Resort spraw zagranicznych nie chce podać, ilu byłych współpracowników służb specjalnych PRL zostało odwołanych z konsulatu w Łucku w związku z aferą wizową – informuje „Nasz Dziennik”.
Afera szajki byłych esbeków z Konsulatu Generalnego w Łucku, trudniących się nielegalnym wydawaniem wiz osobom (m.in. prostytutkom), które chciały się przedostać na teren państw strefy Schengen, wyszła na jaw na początku sierpnia. MSZ odwołało cały personel placówki. Okazało się, że na kluczowych stanowiskach dyplomatycznych, m.in. w konsulacie w Łucku, zatrudniano ludzi skompromitowanych współpracą z komunistycznymi służbami specjalnymi.
Śledztwo w sprawie "nieprawidłowości przy wydawaniu wiz wjazdowych na terenie Unii Europejskiej przez konsulaty Rzeczypospolitej Polskiej na terenie Ukrainy" prowadzi katowicka prokuratura. Jak informuje Leszek Goławski, rzecznik prasowy Prokuratury Apelacyjnej w Katowicach, działania śledczych rozpoczęły się w czerwcu tego roku.

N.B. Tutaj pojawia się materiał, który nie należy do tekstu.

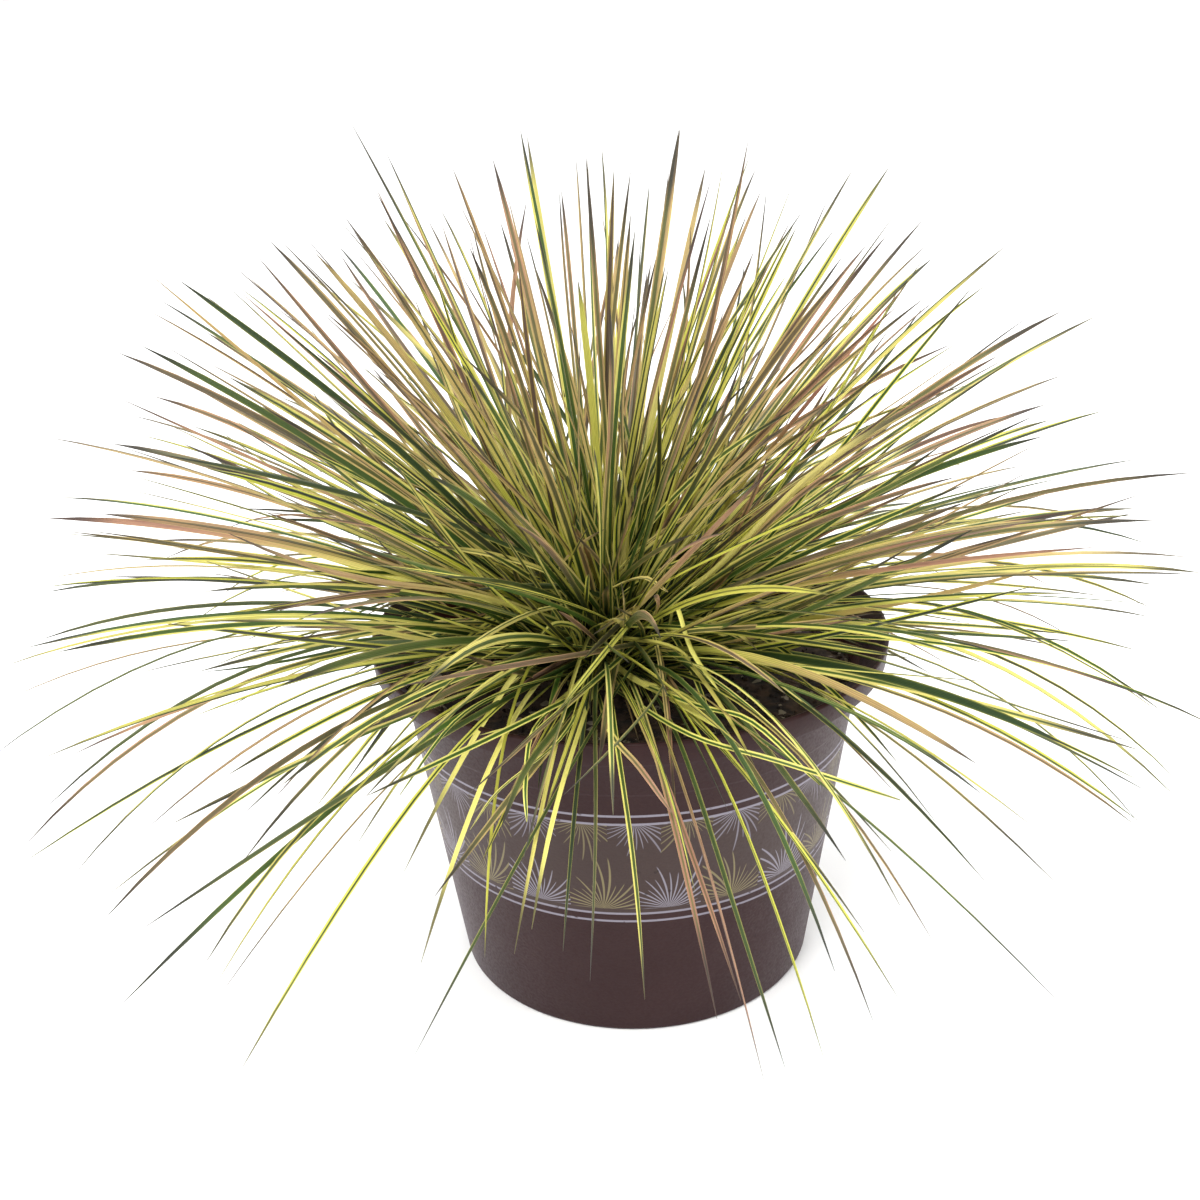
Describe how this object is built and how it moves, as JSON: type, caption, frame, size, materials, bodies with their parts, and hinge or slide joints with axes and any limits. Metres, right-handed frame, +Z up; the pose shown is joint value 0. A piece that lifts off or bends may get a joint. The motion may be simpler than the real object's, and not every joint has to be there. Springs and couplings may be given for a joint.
{
  "type": "potted tufted hair grass",
  "caption": "Tussock of narrow, folded, cream-edged green leaves fanning from a low crown in a tapered brown nursery pot filled with potting mix.",
  "frame": {"origin": "middle of the pot's flat underside, on the surface that the pot stands on", "axes": "+Z up along the pot's axis; -Y towards the side that the picture shows; +X to the picture's right"},
  "size_m": [0.4495, 0.4505, 0.3184],
  "materials": {
    "pot_plastic": "satin",
    "potting_mix": "matte",
    "crown": "matte",
    "leaf": "satin"
  },
  "bodies": {
    "root": {"pot": "pot_plastic", "soil": "potting_mix", "crown": "crown", "tiller_01": "leaf", "tiller_02": "leaf", "tiller_03": "leaf", "tiller_04": "leaf", "tiller_05": "leaf", "tiller_06": "leaf", "tiller_07": "leaf", "tiller_08": "leaf", "tiller_09": "leaf", "tiller_10": "leaf", "tiller_11": "leaf", "tiller_12": "leaf", "tiller_13": "leaf", "tiller_14": "leaf", "tiller_15": "leaf", "tiller_16": "leaf", "tiller_17": "leaf", "tiller_18": "leaf", "tiller_19": "leaf", "tiller_20": "leaf", "tiller_21": "leaf", "tiller_22": "leaf", "tiller_23": "leaf", "tiller_24": "leaf", "tiller_25": "leaf", "tiller_26": "leaf", "tiller_27": "leaf", "tiller_28": "leaf", "tiller_29": "leaf", "tiller_30": "leaf", "tiller_31": "leaf", "tiller_32": "leaf", "tiller_33": "leaf", "tiller_34": "leaf", "tiller_35": "leaf", "tiller_36": "leaf", "tiller_37": "leaf", "tiller_38": "leaf", "tiller_39": "leaf", "tiller_40": "leaf", "tiller_41": "leaf", "tiller_42": "leaf", "tiller_43": "leaf", "tiller_44": "leaf", "tiller_45": "leaf", "tiller_46": "leaf", "tiller_47": "leaf", "tiller_48": "leaf", "tiller_49": "leaf"}
  },
  "joints": []
}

– Postępowanie to pierwotnie wszczęte zostało w Prokuraturze Okręgowej w Bielsku-Białej na podstawie ustaleń placówki Straży Granicznej w Żywcu, stąd też właściwość miejscowa tutejszej jednostki. W sprawie tej do chwili obecnej zarzuty postawiono 5 osobom, dotyczą one poświadczenia nieprawdy w dokumentach – wyjaśnia prok. Goławski. Zapewnia, że postępowanie "pozostaje w toku", ale na tym etapie nie może podać żadnych szczegółów.
O tym, że wśród polskich dyplomatów, którzy przyznali się do współpracy ze służbami komunistycznymi, obecnie w MSZ zatrudnionych jest 131 osób, parlamentarzyści dowiedzieli się m.in. od wiceszefowej resortu Grażyny Bernatowicz na posiedzeniu sejmowej Komisji Spraw Zagranicznych 29 sierpnia. Ile spośród odwołanych z konsulatu w Łucku osób współpracowało i dlaczego resort nie weryfikował obsady placówek?
Ministerstwo broni się, że działało "zgodnie z przepisami i w granicach prawa. Rozbudowaniem zasady równości obywateli polskich, określonej w art. 32 Konstytucji RP, jest postanowienie art. 60 Konstytucji, iż korzystający z pełni praw publicznych dysponują prawem dostępu do służby publicznej na jednakowych zasadach".
Resort argumentuje, że tylko niezawisły sąd może ograniczyć obywatelowi korzystanie z pełni praw publicznych, "orzekając m.in. dokonanie tzw. kłamstwa lustracyjnego".